After getting over that hurdle, we did a larger pilot of 200 systems scattered around our school district. Our vendor was able to gather network and performance data about our applications, which enabled them to size the system appropriately for us.
We really pushed and advertised to our students about the ability to access the tools from home and convinced them that they don’t need a really powerful system at home to make this happen - an iPad or an Android pad would be sufficient.
The system is enabling us to lower the threshold for getting the right technology into people’s hands.
Wikibon - Why did you upgrade to vSphere 5?
Case Study Respondent - We are fairly aggressive with our technology in our district. We like to keep up with what’s going on in the market and not have things getting too old. Specifically, Version 5 makes more efficient use of the hardware with lower bandwidth requirements. Version 5 of the desktop software added 3-D capability and is removing some restrictions that we had on the original system. So, the efficiencies are going to help us continue to push the technology to our kids. And one of the things we envisioned when we started this was allowing our students to learn whenever and wherever they want to learn – and this makes it available to them anytime. So they can get in and have the exact same tools as they have in their classroom - without having to have a really expensive computer at home.
Now we are looking at things like bring your own device ([BYOD]) and the PCs in the classroom. We’re exploring a variety of tablet-based computers to deliver this virtual environment to. It just continues to open up the whole world of possibilities to us as to what we can accomplish.
Wikibon - What haven’t you virtualized?
Case Study Respondent - We have not virtualized programs where the vendor says they won’t support it. In some cases, we tried it and had some really rugged performance problems. And so we had to move back onto a physical server. But again, we want to virtualize everything possible.
Wikibon - What advice would you give your peers who just now embarking on a virtualization path?
Case Study Respondent - We first started looking at desktop virtualization five years ago, but our software wasn’t mature enough, and the offerings at the time were expensive. So, instead of jumping into desktop virtualization then, we started looking at how we could improve our instructional and core applications themselves. So we started by going through a lengthy process of setting standards and upgrading and buying products district–wide. And then over a couple of years’ time, the virtual environment really spun up and matured. Our software was mature, and it made that transition very easy. Most of our applications are Web-based or server-based at a minimum these days. So it made operating them really pretty simple.

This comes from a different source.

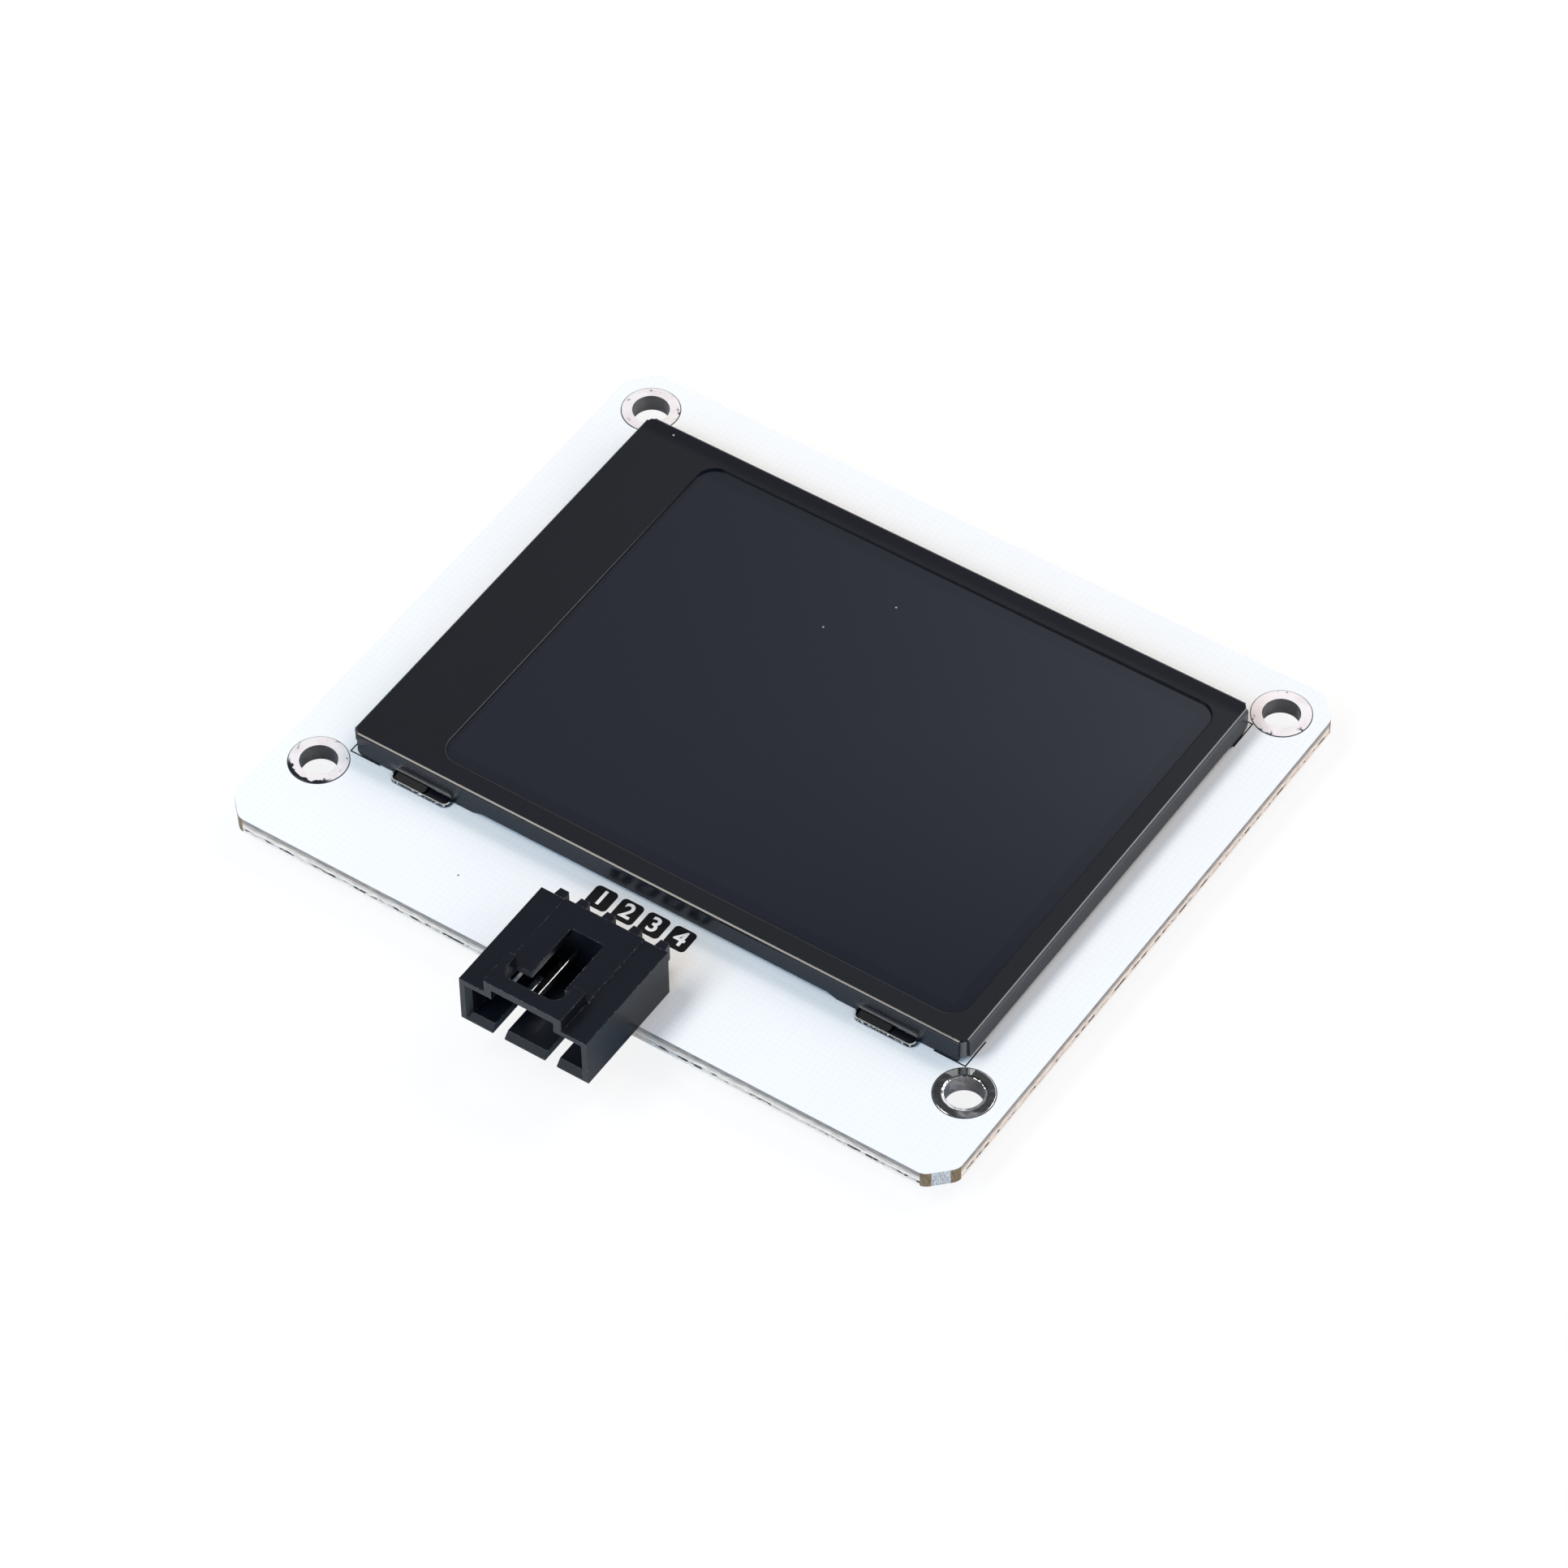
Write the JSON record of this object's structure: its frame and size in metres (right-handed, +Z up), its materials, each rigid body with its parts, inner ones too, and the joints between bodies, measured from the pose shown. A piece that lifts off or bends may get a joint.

The big thing is that we visit with a lot of people. We’ve talked to people all over the country and had businesses, universities, and other school districts in to hear about what we’ve done. We always tell them to “take your time and test”. If you try to just throw some of this into your network and expect good things to happen, you’re heading for trouble.
You need to test, and test, and test your applications. Make sure you understand what’s going on in your network. Understand your users’ needs and expectations. And even when you think you’ve tested and you’ve done enough, you probably need to do some more.
One more thing. We thought we were in pretty good shape until students started using the system. And then they would come up with problems that we had to go back and fix. So one of the most important things is having the time to really, thoroughly check out your applications.
Wikibon Case Study Observations=
Functionally there were more essential improvements in the VDI virtualization area than any other. A number of the interviews indicated that VDI improvements were a major driver in moving to vSphere 5, and Wikibon will explore this area more in future surveys.
The financial and emotional case for VDI is always a difficult one. It is easier when there are large numbers of users in a single location doing similar tasks (e.g., call centers), and more difficult for distributed environments with heterogeneous tasks. The school district wisely helped by moving away from the original client/server model to Web and browser-based applications designs. The school district is reducing the requirement for modern client hardware as a requirement for education, but emphasizing that access to high-performance networks is a crucial education pre-requisite.